Ricordo che, alla mia epoca (anni '60), per ben più di tre mesi, ogni anno durante l'inverno, quasi tutta la comunità del nostro paese era continuamente impegnata con la raccolta delle ulive.
La maggior parte del paese era circondato di uliveti. C'erano delle zone dove i rami delle piante di ulivi secolari si estendevano sopra la strada. Molte volte, durante la notte, soffiava il vento che causava una grande cascata di ulive. I nostri genitori si preparavano di buon'ora e, provvisti di lanterne e scope, con il buio andavano, portando anche i figli, presso il proprio uliveto per allontanare le ulive dal centro della strada e raccoglierle sull'orlo. Questo si faceva perché la gente che si trovasse a passare per la strada, recandosi in campagna, non le schiacciasse. Più tardi, quando diventava giorno, le ulive ai bordi della strada venivano raccolte e messe nei panieri.
A quei tempi non c'erano le comodità ed i mezzi di adesso. Le ulive si raccoglievano a mano, con le dita, una per una. Si riempiva il paniere ed il contenuto si versava in una cesta (copparèja). Le povere donne poi, poggiandole sulla testa, portavano le ceste piene all'oleificio e accumulavano le ulive in un angolo (u zzimbùni), dove vi rimanevano fino a che non veniva il proprio turno per macinarle e fare l'olio. Spesso le donne dovevano fare più di un viaggio al giorno; specialmente per loro erano tempi assai difficili. La donna di allora aveva tante altre faccende: doveva cucinare per la famiglia, andare al fiume per lavare i panni, badare ai figli, specialmente se erano ancora piccoli e preparare la legna per quando doveva fare il pane in casa. La donna di allora non credo trovasse un minuto di svago. Con tutto ciò, quella donna così tenace non si lamentava.

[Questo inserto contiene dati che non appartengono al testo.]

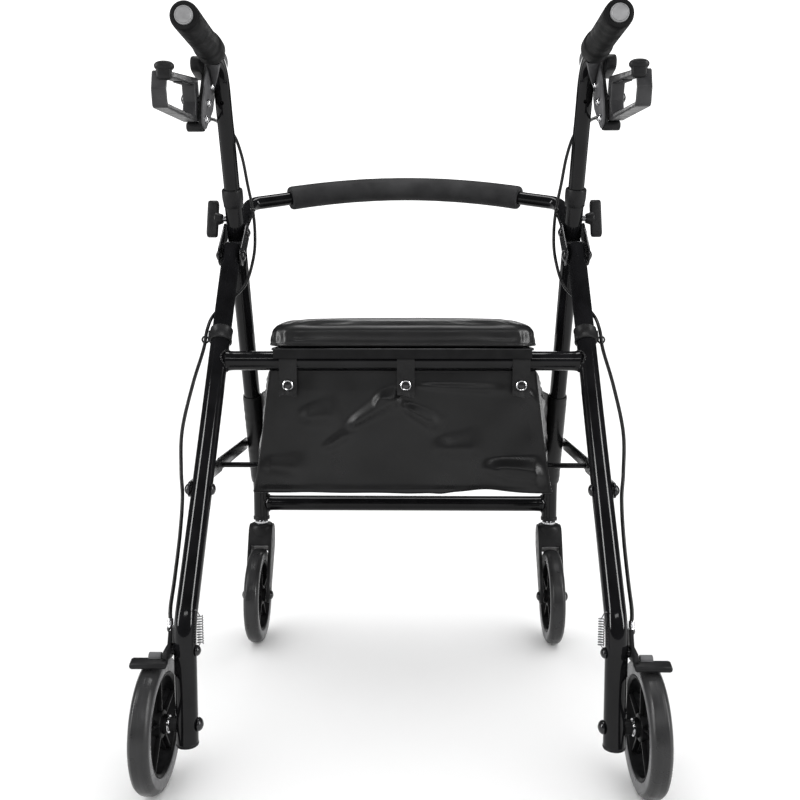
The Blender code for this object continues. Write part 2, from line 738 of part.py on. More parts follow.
def brake_lever(side):
    """The loop lever, which fingers go through, with a thumb tab on its back end."""
    name = side_name("brake_lever", side)
    outer = [(-0.1945, 0.7700), (-0.1900, 0.8110), (-0.0290, 0.8430), (-0.0200, 0.8050), (-0.0430, 0.7850)]
    inner = [(-0.1890, 0.7755), (-0.1850, 0.8060), (-0.0470, 0.8310), (-0.0410, 0.8060), (-0.0470, 0.7915)]
    loops = [
        [(p.x, p.y) for p in fillet([(y, z, 0) for y, z in loop], radius, steps=4, closed=True)]
        for loop, radius in ((outer, 0.0070), (inner, 0.0045))
    ]
    width = LEVER_X[1] - LEVER_X[0]
    lever = meshed(plate(name, loops, width, side * sum(LEVER_X) / 2, LEVER))
    tab = slab(name + "_tab", [(-0.1905, 0.8060, 0.0040), (-0.1930, 0.8165, 0.0052)],
               side * (LEVER_X[0] - 0.0004), side * (LEVER_X[1] + 0.0004), count=10)
    join(lever, tab)
    return lever


def height_knob(side):
    """The T-shaped screw in the front tube that clamps the handle post."""
    name = side_name("height_knob", side)
    z = 0.677
    y = front_y(z)
    s = side
    knob = rod(name, (s * 0.2565, y, z), (s * 0.2620, y, z), 0.0042, PLASTIC, sides=16)
    join(knob, rod(name + "_hub", (s * 0.2600, y, z), (s * 0.2700, y, z), 0.0085, sides=16))
    join(knob, slab(name + "_wing", [(y - 0.0060, z - 0.0200, 0.0070), (y + 0.0060, z + 0.0200, 0.0070)],
                    s * 0.2665, s * 0.2820))
    return knob


def brake_shoe(side):
    """The brake's arm beside the wheel, with the pad that presses on the tyre's tread."""
    name = side_name("brake_shoe", side)
    y, z = REAR_AXLE_Y, 0.1640
    s = side
    shoe = slab(name, [(y, z, 0.0090), (y - 0.0200, z + 0.0005, 0.0060), (y + 0.0060, z + 0.0220, 0.0050)],
                s * 0.2575, s * 0.2630, PLASTIC)
    join(shoe, slab(name + "_pad", [(y - 0.0250, z - 0.0020, 0.0070), (y - 0.0140, z + 0.0000, 0.0070)],
                    s * 0.2570, s * 0.2950))
    return shoe


CABLE_ROUTE = (
    (0.2585, -0.0010, 0.7965),
    (0.2590, 0.0150, 0.8005),
    (0.2588, 0.0320, 0.8040),
    (0.2570, 0.0560, 0.8060),
    (0.2510, 0.0830, 0.8030),
    (0.2420, 0.1020, 0.7930),
    (0.2350, 0.1170, 0.7660),
    (0.2300, 0.1280, 0.7300),
    (0.2240, 0.1330, 0.6950),
    (0.2210, 0.1320, 0.6600),
    (0.2220, 0.1240, 0.6250),
    (0.2300, 0.1000, 0.5850),
    (0.2450, 0.0600, 0.5600),
    (0.2590, 0.0180, 0.5400),
    (0.2628, -0.0080, 0.5200),
    (0.2640, -0.0250, 0.4950),
    (0.2720, -0.0560, 0.4500),
    (0.2770, -0.0950, 0.3950),
    (0.2710, -0.1270, 0.3500),
    (0.2655, -0.1450, 0.3200),
    (0.2630, -0.1700, 0.2800),
    (0.2625, -0.2000, 0.2350),
    (0.2625, -0.2200, 0.2080),
    (0.2605, -0.2285, 0.1935),
)


def brake_cable(side):
    route = [(side * x, y, z) for x, y, z in CABLE_ROUTE]
    return tube(side_name("brake_cable", side), smooth_through(route, 0.026), CABLE_R, JACKET, sides=8)


def build():
    rim_mesh = wheel_rim_mesh()
    for side in (-1, 1):
        front_leg(side)
        stem_plug(side)
        height_collar(side)
        fold_bracket(side)
        pivot_bolt(side)
        rear_leg(side)
        cable_clip(side)
        rear_axle(side)
        brake_spring(side)
        wheel("rear", side, (side * REAR_WHEEL_X, REAR_AXLE_Y, WHEEL_R), rim_mesh)
        caster_fork(side)
        wheel("caster", side, (side * SIDE_X, CASTER_AXLE_Y, WHEEL_R), rim_mesh)
        caster_axle(side)
        front_link(side)
        rear_link(side)
        handle_post(side)
        grip(side)
        grip_plug(side)
        brake_housing(side)
        brake_lever(side)
        height_knob(side)
        brake_shoe(side)
        brake_cable(side)
    seat_hinge_bar()
    coped_bar("front_crossbar", STEM_Y, FRONT_CROSSBAR_Z, CROSSBAR_R,
              ((STEM_Y, FRONT_CROSSBAR_Z - 0.05), (STEM_Y, FRONT_CROSSBAR_Z + 0.05)))
    low, high = REAR_CROSSBAR_Z - 0.07, REAR_CROSSBAR_Z + 0.07
    coped_bar("rear_crossbar", rear_y(REAR_CROSSBAR_Z), REAR_CROSSBAR_Z, CROSSBAR_R,
              ((rear_y(low), low), (rear_y(high), high)))
    back_bar()
    back_foam()
    storage_pouch()
    fold_rod()
    seat_pan()
    seat_cushion()


build()
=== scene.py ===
"""The looks of the folding walker: surfaces, soft goods, cables and fasteners round the CAD frame."""

import math

import bmesh
import bpy
import numpy as np
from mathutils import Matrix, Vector, noise


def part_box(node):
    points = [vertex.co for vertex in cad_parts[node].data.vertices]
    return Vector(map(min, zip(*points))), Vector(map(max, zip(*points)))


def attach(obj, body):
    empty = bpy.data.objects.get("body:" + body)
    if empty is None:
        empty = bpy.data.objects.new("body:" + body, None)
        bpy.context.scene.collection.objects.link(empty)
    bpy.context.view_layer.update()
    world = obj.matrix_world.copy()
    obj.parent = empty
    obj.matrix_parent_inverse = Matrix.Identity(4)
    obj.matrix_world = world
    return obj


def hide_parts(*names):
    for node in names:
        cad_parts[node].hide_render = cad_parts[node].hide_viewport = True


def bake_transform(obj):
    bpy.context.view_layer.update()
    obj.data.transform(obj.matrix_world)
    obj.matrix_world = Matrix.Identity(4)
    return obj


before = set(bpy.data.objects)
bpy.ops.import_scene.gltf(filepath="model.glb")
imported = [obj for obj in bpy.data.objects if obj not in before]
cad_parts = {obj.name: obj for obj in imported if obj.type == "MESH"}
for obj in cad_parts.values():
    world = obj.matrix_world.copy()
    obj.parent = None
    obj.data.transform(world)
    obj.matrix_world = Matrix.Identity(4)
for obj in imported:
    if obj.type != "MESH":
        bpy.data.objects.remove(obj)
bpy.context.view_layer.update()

# The frame's own dimensions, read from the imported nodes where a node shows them


def middle(node):
    low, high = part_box(node)
    return (low + high) / 2


def size(node):
    low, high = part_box(node)
    return high - low


SIDES = (-1, 1)
SIDE_X = middle("front_leg_right").x
TUBE_R = size("front_leg_right").x / 2
POST_R = size("handle_post_right").x / 2
WHEEL_R = size("rear_tyre_right").z / 2
WHEEL_HALF = size("rear_tyre_right").x / 2
REAR_WHEEL_X = middle("rear_tyre_right").x
REAR_AXLE_Y = middle("rear_tyre_right").y
CASTER_AXLE_Y = middle("caster_tyre_right").y
STEM_Y = middle("stem_plug_right").y
FRONT_LEAN = math.radians(23.25)
COLLAR_Y, COLLAR_Z = 0.0775, 0.717
PIVOT_Y, PIVOT_Z = middle("pivot_bolt_right").y, middle("pivot_bolt_right").z
REAR_BEND_Z = 0.190
LEG_BOTTOM_Z = 0.1998
REAR_LEG_BOTTOM_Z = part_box("rear_leg_right")[0].z
CROSSBAR_R = size("rear_crossbar").z / 2
REAR_CROSSBAR = middle("rear_crossbar")
LINK_Z = middle("fold_rod").z
MID_HINGE_Y = middle("fold_rod").y
GRIP_Z = middle("grip_plug_right").z
GRIP_BACK_Y, GRIP_FRONT_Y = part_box("grip_right")[0].y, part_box("grip_right")[1].y
UP_POST = Vector((0, -math.sin(FRONT_LEAN), math.cos(FRONT_LEAN)))
TUBE_INSIDE, TUBE_OUTSIDE = SIDE_X - TUBE_R, SIDE_X + TUBE_R
BOLT_R = 0.0040
ALONG_X, ALONG_Y, UP = Vector((1, 0, 0)), Vector((0, 1, 0)), Vector((0, 0, 1))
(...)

Per macinare le ulive e produrre l'olio, a quei tempi c'erano undici oleifici ad Acquaro. In Via IV Novembre ce ne stavano due, quello dei Comito (1) e, cento metri dopo sulla sinistra andando verso Salandria, quello di Domenicantonio Colaci (2). A circa cento metri dalla chiesa matrice, andando verso località Manetta, c'era quello di Nicola Crupi (3). In Via Oleifici ce ne stavano tre. Il primo si incontrava scendendo dalla strada Provinciale e, da come ricordo io, non era funzionante (4). Circa duecento metri più avanti c'era quello del dottore Calcaterra (5) ed ancora più avanti, andando verso Semiatori, prima di arrivare ad Annasi ce ne stava un altro che era gestito da più soci (6). Dall'altro lato del fiume, dopo il ponte, nel posto chiamato Serra c'era l'oleificio che era una volta dell'avvocato Calcaterra (7). Ritornando verso il paese, in Via Ortenzia, a Poteja c'era quello di Cesarelli (8). Ed ancora, prima de u Cannale c'era l'oleificio della famiglia Galati (9). A Santu Nicola, contrada vicino Limpidi, c'era l'oleificio di proprietà di Don Pietro David (10) e, non tanto lontano, tornando verso Acquaro c'era quello di Domenico Crupi che, per merito della famiglia Galati, fu anche sindaco (11). Tranne tre di questi oleifici, gli altri erano pienamente funzionanti.
Ricordo anche quando mia madre faceva il pane in casa. Dopo che il forno si era riscaldato, infornava per prima "a pitta", una specie di focaccia. Capitava a volte che il pane venisse fatto quando si macinavano le ulive e mia madre mandava me o una delle mie sorelle a portare due o più pitte al frantoio. Arrivando là, che non era tanto lontano, le pitte erano ancora calde. Queste si innaffiavano con quell'olio fresco, di colore verde, versato direttamente dal tino e vi si metteva sopra un po' di peperone piccante macinato. Era davvero un mangiare squisito.
Tempi duri, tempi di vita semplice, tempi abbastanza primitivi, ma tempi che ci hanno insegnato a vivere.